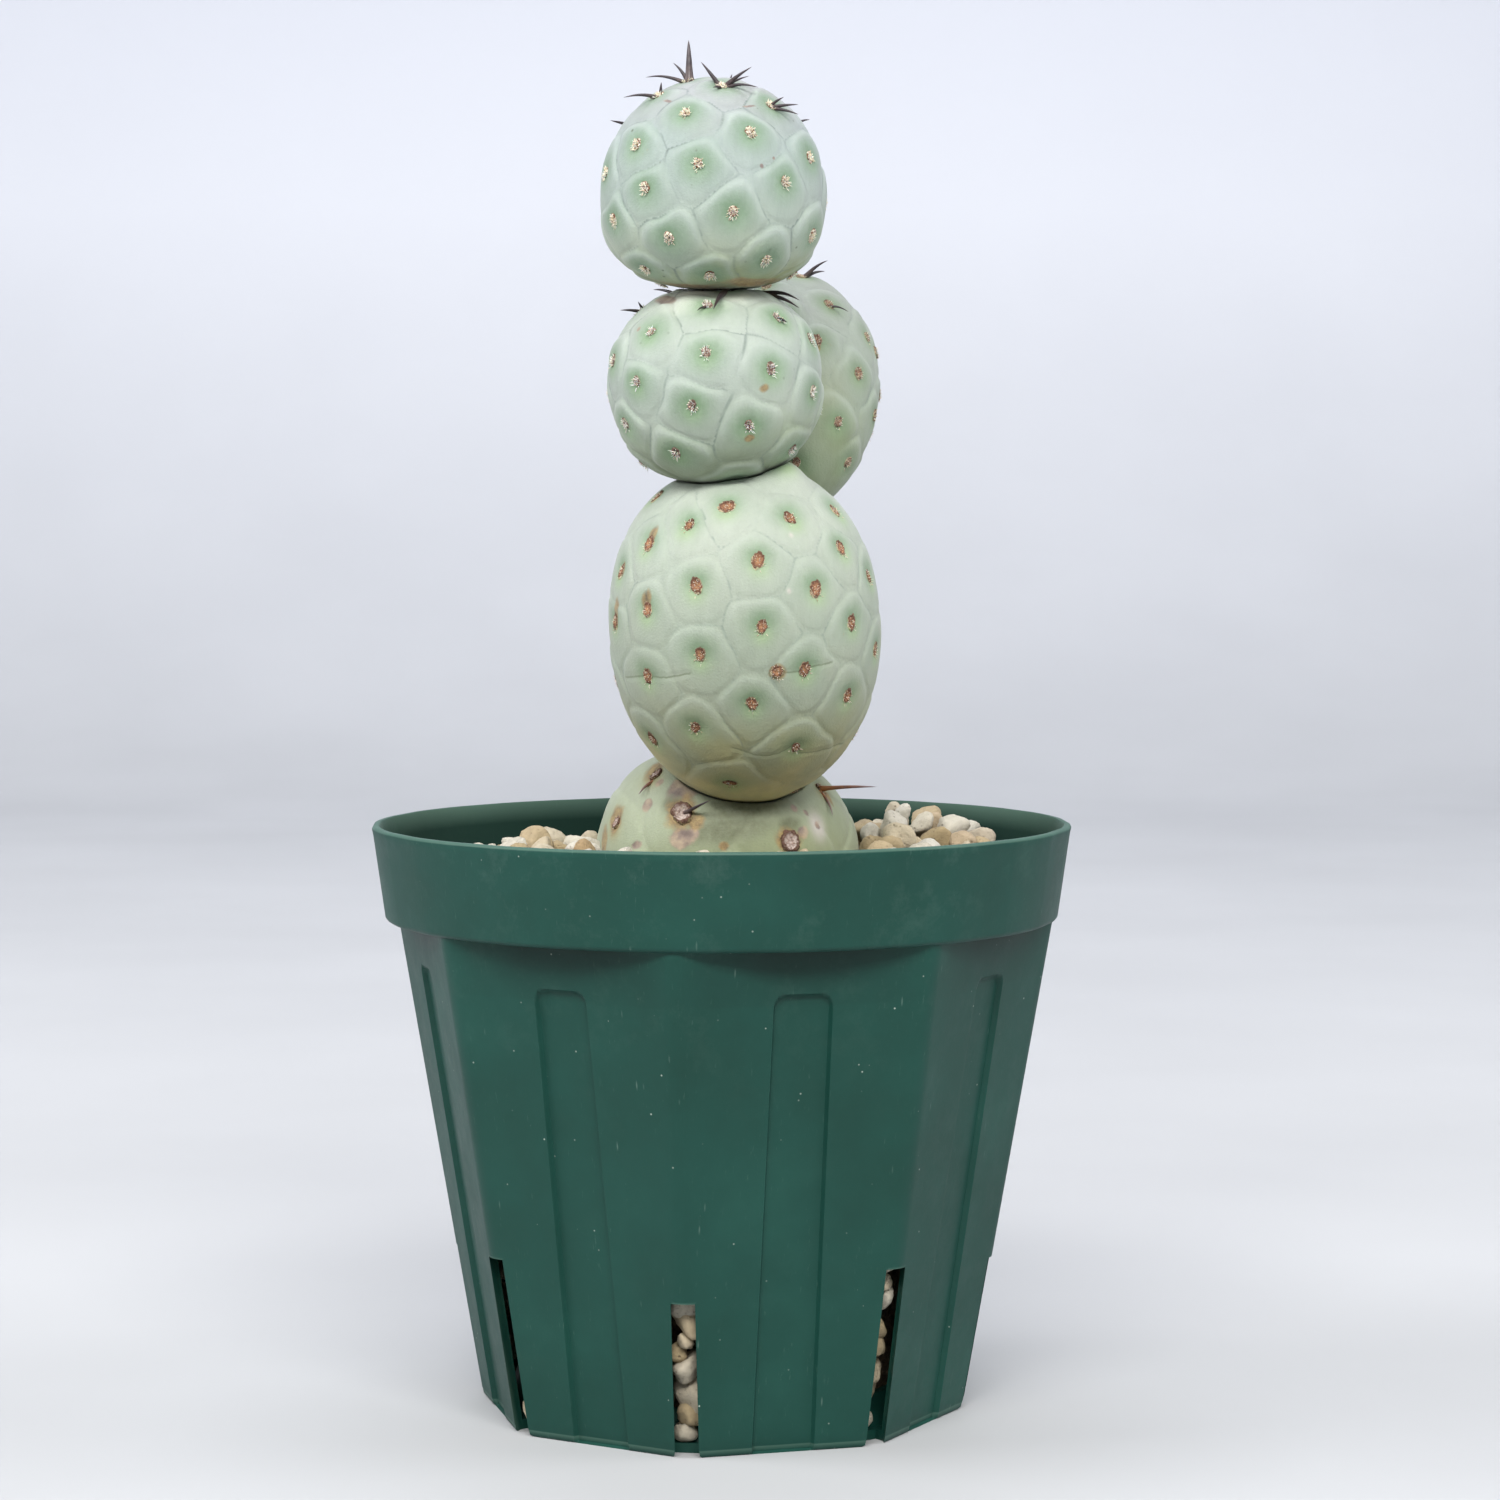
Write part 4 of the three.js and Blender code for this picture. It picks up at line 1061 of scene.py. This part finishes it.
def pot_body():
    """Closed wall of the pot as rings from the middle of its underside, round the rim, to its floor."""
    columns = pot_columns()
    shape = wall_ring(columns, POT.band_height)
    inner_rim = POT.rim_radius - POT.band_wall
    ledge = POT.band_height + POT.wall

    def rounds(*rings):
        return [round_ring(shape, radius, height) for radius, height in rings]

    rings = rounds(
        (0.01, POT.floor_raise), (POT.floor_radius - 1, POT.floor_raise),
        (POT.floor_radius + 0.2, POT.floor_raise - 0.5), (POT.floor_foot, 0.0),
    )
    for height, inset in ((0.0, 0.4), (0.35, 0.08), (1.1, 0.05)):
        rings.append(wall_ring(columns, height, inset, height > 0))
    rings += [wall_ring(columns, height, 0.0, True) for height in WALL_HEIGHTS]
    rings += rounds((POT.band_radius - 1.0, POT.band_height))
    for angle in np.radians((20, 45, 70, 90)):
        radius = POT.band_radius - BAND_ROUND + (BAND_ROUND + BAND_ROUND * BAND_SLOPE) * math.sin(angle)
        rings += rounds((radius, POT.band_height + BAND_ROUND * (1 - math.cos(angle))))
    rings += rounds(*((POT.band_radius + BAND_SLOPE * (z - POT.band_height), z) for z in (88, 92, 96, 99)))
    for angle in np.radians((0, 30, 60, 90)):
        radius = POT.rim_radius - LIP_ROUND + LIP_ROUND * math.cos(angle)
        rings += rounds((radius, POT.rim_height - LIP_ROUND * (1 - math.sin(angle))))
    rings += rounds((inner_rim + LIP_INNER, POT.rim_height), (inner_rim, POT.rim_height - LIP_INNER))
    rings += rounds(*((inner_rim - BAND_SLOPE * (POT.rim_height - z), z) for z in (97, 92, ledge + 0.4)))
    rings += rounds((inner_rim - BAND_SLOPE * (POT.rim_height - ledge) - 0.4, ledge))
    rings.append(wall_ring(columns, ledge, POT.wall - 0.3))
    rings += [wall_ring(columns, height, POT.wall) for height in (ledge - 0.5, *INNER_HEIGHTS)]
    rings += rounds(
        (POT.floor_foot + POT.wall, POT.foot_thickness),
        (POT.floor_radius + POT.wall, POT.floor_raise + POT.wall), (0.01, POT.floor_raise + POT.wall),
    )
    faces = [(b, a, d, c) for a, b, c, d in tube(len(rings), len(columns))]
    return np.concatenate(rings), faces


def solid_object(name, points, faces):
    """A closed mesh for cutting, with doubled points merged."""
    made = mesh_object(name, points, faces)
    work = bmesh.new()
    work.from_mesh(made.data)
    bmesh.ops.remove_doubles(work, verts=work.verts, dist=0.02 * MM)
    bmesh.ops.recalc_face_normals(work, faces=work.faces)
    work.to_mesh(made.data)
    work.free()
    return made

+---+

## YOUR TASK
Output exactly the leading lines of the data, up to and including the line marked by "ledge = POT.band_height + POT.wall".

## FULL SOLUTION
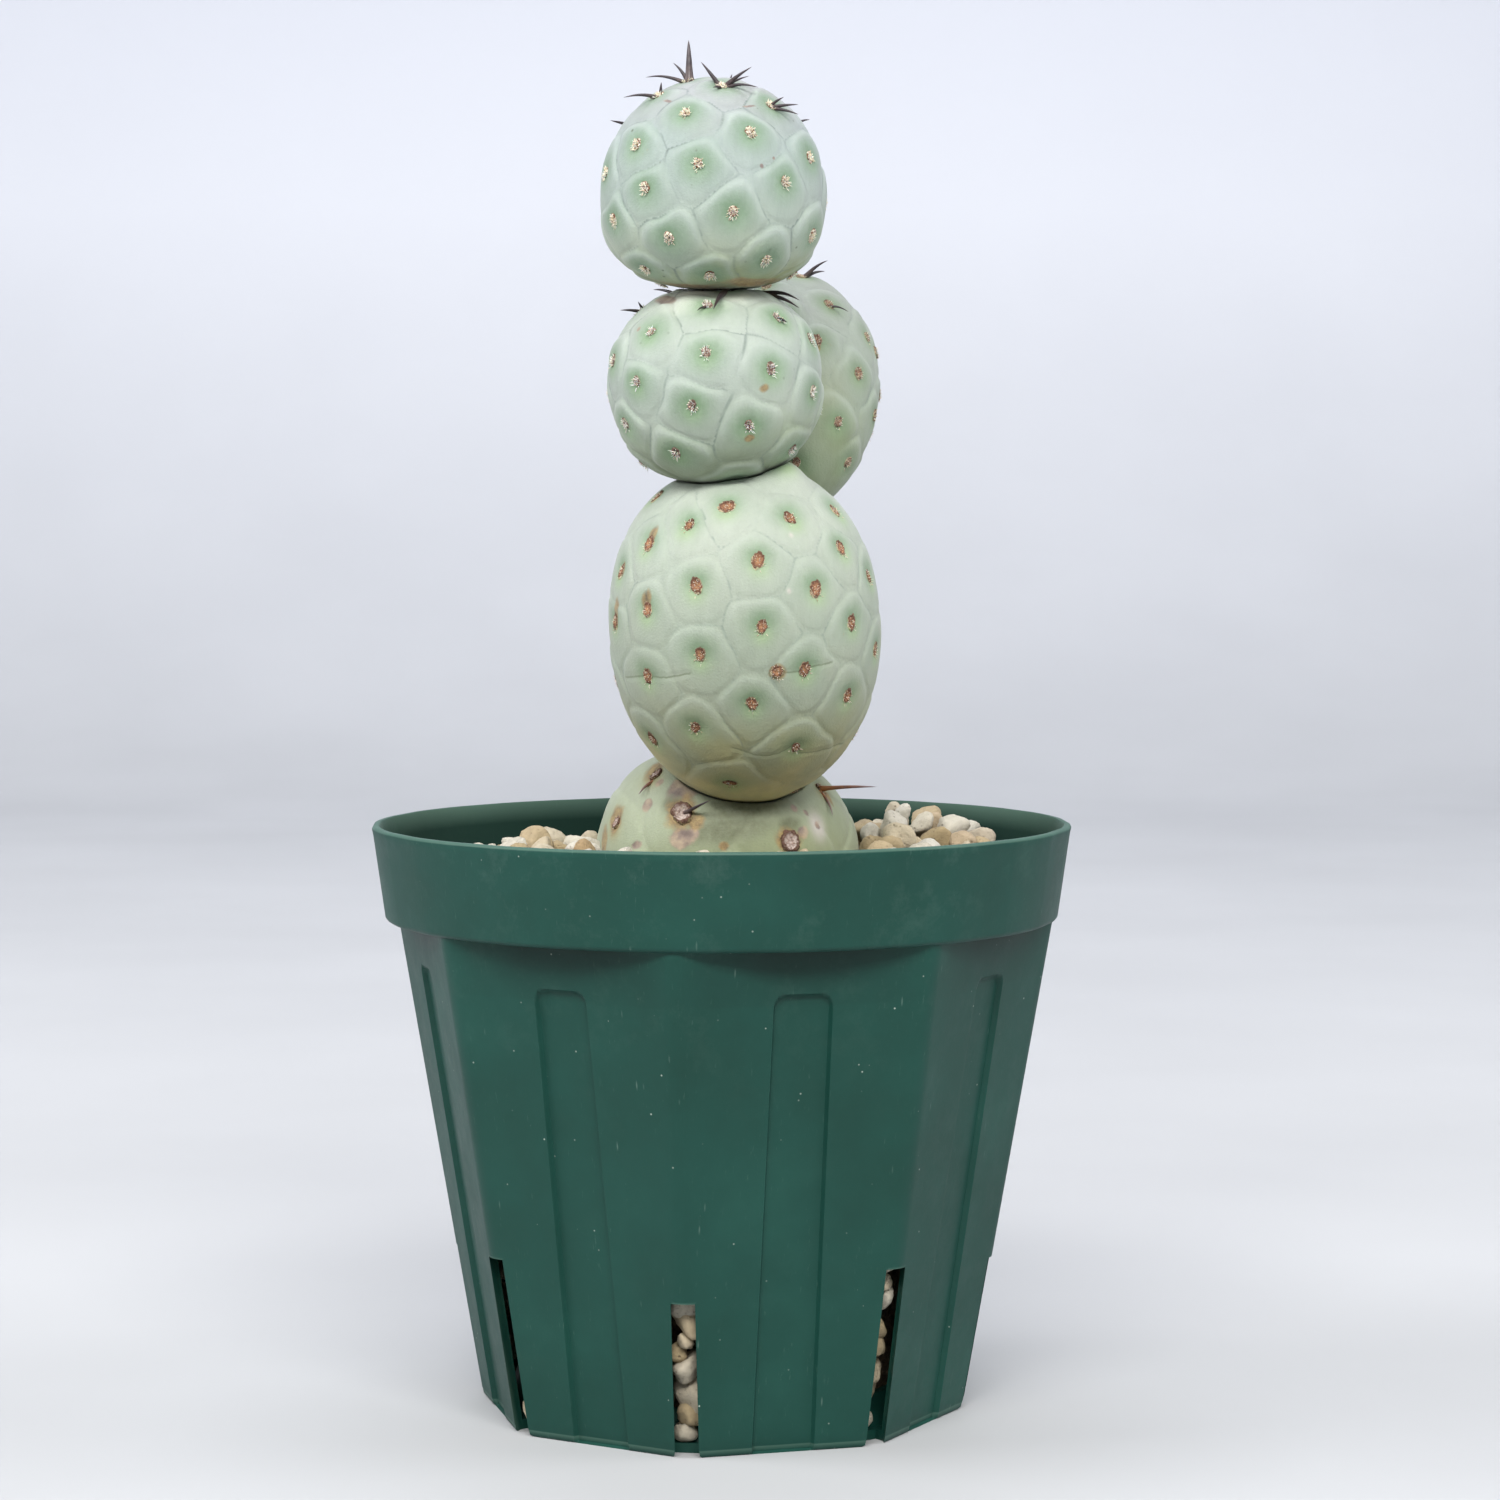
Write part 4 of the three.js and Blender code for this picture. It picks up at line 1061 of scene.py. This part finishes it.
def pot_body():
    """Closed wall of the pot as rings from the middle of its underside, round the rim, to its floor."""
    columns = pot_columns()
    shape = wall_ring(columns, POT.band_height)
    inner_rim = POT.rim_radius - POT.band_wall
    ledge = POT.band_height + POT.wall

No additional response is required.